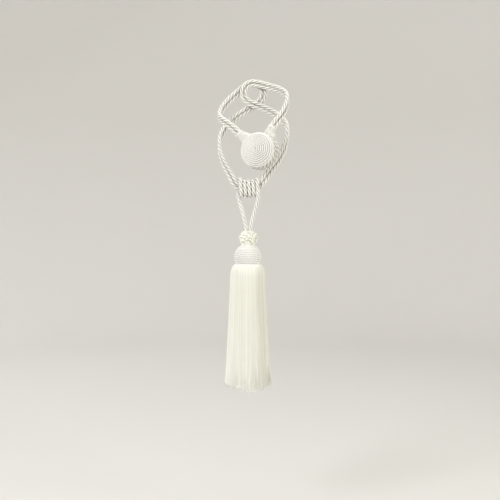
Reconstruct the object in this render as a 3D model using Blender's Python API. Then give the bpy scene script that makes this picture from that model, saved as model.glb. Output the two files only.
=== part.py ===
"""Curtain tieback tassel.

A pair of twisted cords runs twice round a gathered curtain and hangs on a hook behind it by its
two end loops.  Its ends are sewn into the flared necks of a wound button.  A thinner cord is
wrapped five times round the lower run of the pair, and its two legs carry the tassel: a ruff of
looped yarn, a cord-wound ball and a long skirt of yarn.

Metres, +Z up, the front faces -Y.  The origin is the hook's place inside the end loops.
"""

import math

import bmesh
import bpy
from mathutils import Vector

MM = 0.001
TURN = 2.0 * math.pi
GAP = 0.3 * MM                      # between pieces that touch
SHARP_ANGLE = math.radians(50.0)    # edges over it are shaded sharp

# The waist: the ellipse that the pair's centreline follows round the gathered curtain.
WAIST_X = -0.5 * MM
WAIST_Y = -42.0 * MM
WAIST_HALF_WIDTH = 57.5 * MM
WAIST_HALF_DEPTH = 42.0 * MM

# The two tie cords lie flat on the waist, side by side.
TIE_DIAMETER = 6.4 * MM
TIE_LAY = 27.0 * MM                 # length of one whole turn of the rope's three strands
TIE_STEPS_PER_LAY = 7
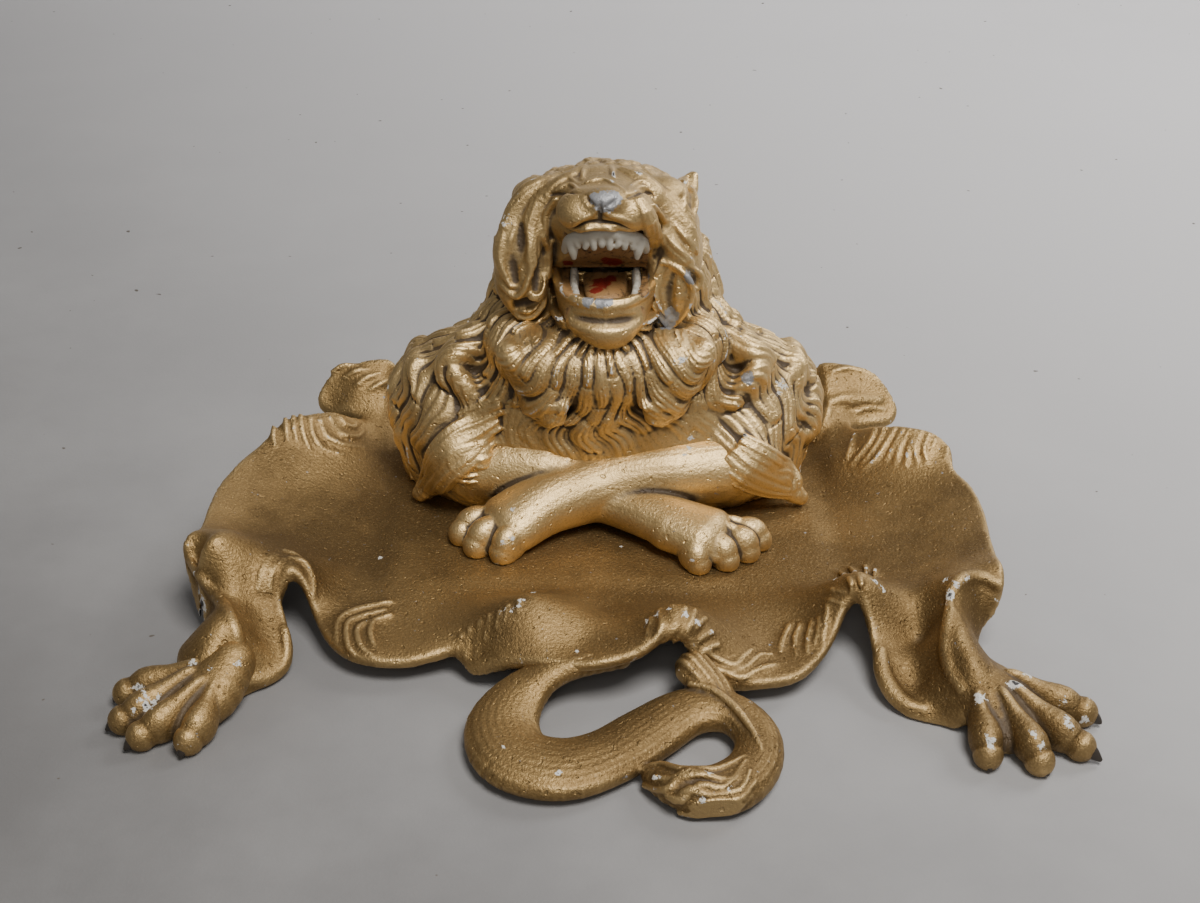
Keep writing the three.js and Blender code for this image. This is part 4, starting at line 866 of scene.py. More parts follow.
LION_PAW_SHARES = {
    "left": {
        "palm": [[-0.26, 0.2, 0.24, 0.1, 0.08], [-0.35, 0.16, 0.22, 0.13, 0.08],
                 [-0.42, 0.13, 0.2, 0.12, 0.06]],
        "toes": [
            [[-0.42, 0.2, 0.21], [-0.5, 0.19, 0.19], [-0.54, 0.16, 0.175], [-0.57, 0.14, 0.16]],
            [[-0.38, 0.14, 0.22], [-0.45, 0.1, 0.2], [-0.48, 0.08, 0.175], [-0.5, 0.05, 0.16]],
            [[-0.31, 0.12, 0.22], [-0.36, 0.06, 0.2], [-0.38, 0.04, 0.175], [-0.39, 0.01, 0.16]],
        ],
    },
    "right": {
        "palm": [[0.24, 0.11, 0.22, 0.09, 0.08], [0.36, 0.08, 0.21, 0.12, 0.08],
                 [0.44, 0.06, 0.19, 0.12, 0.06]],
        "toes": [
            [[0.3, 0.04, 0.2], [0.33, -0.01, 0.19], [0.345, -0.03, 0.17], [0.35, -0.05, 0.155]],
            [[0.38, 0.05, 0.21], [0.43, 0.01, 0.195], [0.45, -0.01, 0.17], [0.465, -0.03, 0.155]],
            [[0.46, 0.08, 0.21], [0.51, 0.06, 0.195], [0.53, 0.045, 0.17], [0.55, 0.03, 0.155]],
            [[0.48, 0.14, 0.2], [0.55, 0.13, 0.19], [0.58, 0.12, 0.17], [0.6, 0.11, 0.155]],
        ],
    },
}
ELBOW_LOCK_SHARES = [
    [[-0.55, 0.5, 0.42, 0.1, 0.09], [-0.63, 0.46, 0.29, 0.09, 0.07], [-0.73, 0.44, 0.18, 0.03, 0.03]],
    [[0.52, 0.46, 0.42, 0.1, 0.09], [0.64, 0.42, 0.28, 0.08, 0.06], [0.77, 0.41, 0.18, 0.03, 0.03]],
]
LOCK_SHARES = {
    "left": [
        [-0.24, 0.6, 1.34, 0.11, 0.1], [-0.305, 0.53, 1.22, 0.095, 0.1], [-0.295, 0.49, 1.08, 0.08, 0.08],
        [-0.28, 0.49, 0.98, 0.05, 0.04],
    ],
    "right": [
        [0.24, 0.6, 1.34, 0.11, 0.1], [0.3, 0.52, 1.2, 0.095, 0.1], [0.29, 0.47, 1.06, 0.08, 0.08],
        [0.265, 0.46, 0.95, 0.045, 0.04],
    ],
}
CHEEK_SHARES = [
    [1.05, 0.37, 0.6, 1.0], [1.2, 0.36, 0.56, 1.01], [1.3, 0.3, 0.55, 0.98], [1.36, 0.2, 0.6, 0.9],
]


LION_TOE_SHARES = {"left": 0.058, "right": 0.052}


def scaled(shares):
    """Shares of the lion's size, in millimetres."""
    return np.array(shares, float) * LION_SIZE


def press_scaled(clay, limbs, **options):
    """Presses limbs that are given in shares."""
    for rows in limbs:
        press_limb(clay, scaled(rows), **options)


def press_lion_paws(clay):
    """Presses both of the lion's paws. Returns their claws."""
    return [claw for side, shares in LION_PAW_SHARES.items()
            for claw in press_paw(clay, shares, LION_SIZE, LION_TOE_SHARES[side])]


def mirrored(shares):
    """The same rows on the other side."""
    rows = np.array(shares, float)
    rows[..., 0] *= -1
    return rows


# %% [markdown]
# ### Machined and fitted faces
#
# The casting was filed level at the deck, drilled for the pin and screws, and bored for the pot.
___
Set problem
Print exactly, and only, the lines beginning at the top of the listing and ending at the line with "TIE_STEPS_PER_LAY = 7".

Answer for the task
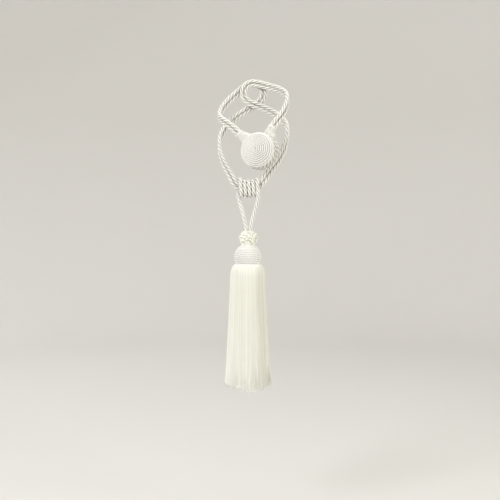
Reconstruct the object in this render as a 3D model using Blender's Python API. Then give the bpy scene script that makes this picture from that model, saved as model.glb. Output the two files only.
=== part.py ===
"""Curtain tieback tassel.

A pair of twisted cords runs twice round a gathered curtain and hangs on a hook behind it by its
two end loops.  Its ends are sewn into the flared necks of a wound button.  A thinner cord is
wrapped five times round the lower run of the pair, and its two legs carry the tassel: a ruff of
looped yarn, a cord-wound ball and a long skirt of yarn.

Metres, +Z up, the front faces -Y.  The origin is the hook's place inside the end loops.
"""

import math

import bmesh
import bpy
from mathutils import Vector

MM = 0.001
TURN = 2.0 * math.pi
GAP = 0.3 * MM                      # between pieces that touch
SHARP_ANGLE = math.radians(50.0)    # edges over it are shaded sharp

# The waist: the ellipse that the pair's centreline follows round the gathered curtain.
WAIST_X = -0.5 * MM
WAIST_Y = -42.0 * MM
WAIST_HALF_WIDTH = 57.5 * MM
WAIST_HALF_DEPTH = 42.0 * MM

# The two tie cords lie flat on the waist, side by side.
TIE_DIAMETER = 6.4 * MM
TIE_LAY = 27.0 * MM                 # length of one whole turn of the rope's three strands
TIE_STEPS_PER_LAY = 7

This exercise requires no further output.